For experienced advisors, you want to deepen relationships and keep assets in-house when clients pass away, but you can’t scale sophisticated planning beyond your top 20 clients. The growth opportunity sits in your book, but you can’t capture it.
So you make a rational choice. Only do comprehensive estate planning where the revenue justifies the hours. Everyone else gets a referral.
This is why 80% of heirs leave. You can’t build deep relationships at scale with manual infrastructure. And you can’t grow by serving only your wealthiest clients while referring everyone else out.
Technology Is Finally Making it Possible
Estate planning has stayed in the realm of Excel sheets and slide decks while everything else in the advisor toolkit modernized.
It doesn’t have to be that way anymore.
Technology can make complex planning itself scalable, and it completely changes the equation. Artificial intelligence can show you the full estate picture across 200 clients and identify what needs attention. Systems turn fragmented estate data into coordinated, living plans. Platforms let you visualize complex structures and show clients what different decisions mean in real time with just a few clicks.
This all exists now.
And when technology handles background tasks, you have time for conversations that matter. You can serve your entire book with sophisticated planning, not just your top tier. You can treat attorneys as true partners, with everyone working from the same data and making decisions faster.

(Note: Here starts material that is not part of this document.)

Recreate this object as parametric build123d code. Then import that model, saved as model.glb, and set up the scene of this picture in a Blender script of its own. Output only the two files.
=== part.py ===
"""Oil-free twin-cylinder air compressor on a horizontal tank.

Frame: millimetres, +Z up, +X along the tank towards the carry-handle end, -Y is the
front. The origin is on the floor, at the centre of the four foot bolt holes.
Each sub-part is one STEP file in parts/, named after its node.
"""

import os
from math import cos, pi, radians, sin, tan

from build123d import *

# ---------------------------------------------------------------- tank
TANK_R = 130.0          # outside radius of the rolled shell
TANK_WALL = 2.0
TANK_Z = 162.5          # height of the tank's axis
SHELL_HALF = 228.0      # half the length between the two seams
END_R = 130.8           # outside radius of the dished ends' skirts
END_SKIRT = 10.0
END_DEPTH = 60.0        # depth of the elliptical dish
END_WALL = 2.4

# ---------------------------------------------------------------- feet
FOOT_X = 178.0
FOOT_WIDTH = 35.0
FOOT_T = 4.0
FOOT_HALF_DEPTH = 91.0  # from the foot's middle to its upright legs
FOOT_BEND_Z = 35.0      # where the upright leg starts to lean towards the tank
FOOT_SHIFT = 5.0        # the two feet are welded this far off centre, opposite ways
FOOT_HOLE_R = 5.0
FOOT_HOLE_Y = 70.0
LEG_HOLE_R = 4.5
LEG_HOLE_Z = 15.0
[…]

The advisors who figure this out are building growth engines. They’re winning larger clients by keeping estate planning in-house. They’re expanding relationships with existing clients by managing more of their financial lives. They’re capturing the next generation before wealth transfers, turning one client relationship into two, then three, across multiple generations. By the time wealth transfers, they’re not strangers the heirs inherited, they’re the advisors the kids already know and trust.
That depth translates directly to growth. Deeper relationships. Wallet share expansion. Next-generation capture. Referrals that compound.
All while you build a practice clients can’t imagine leaving.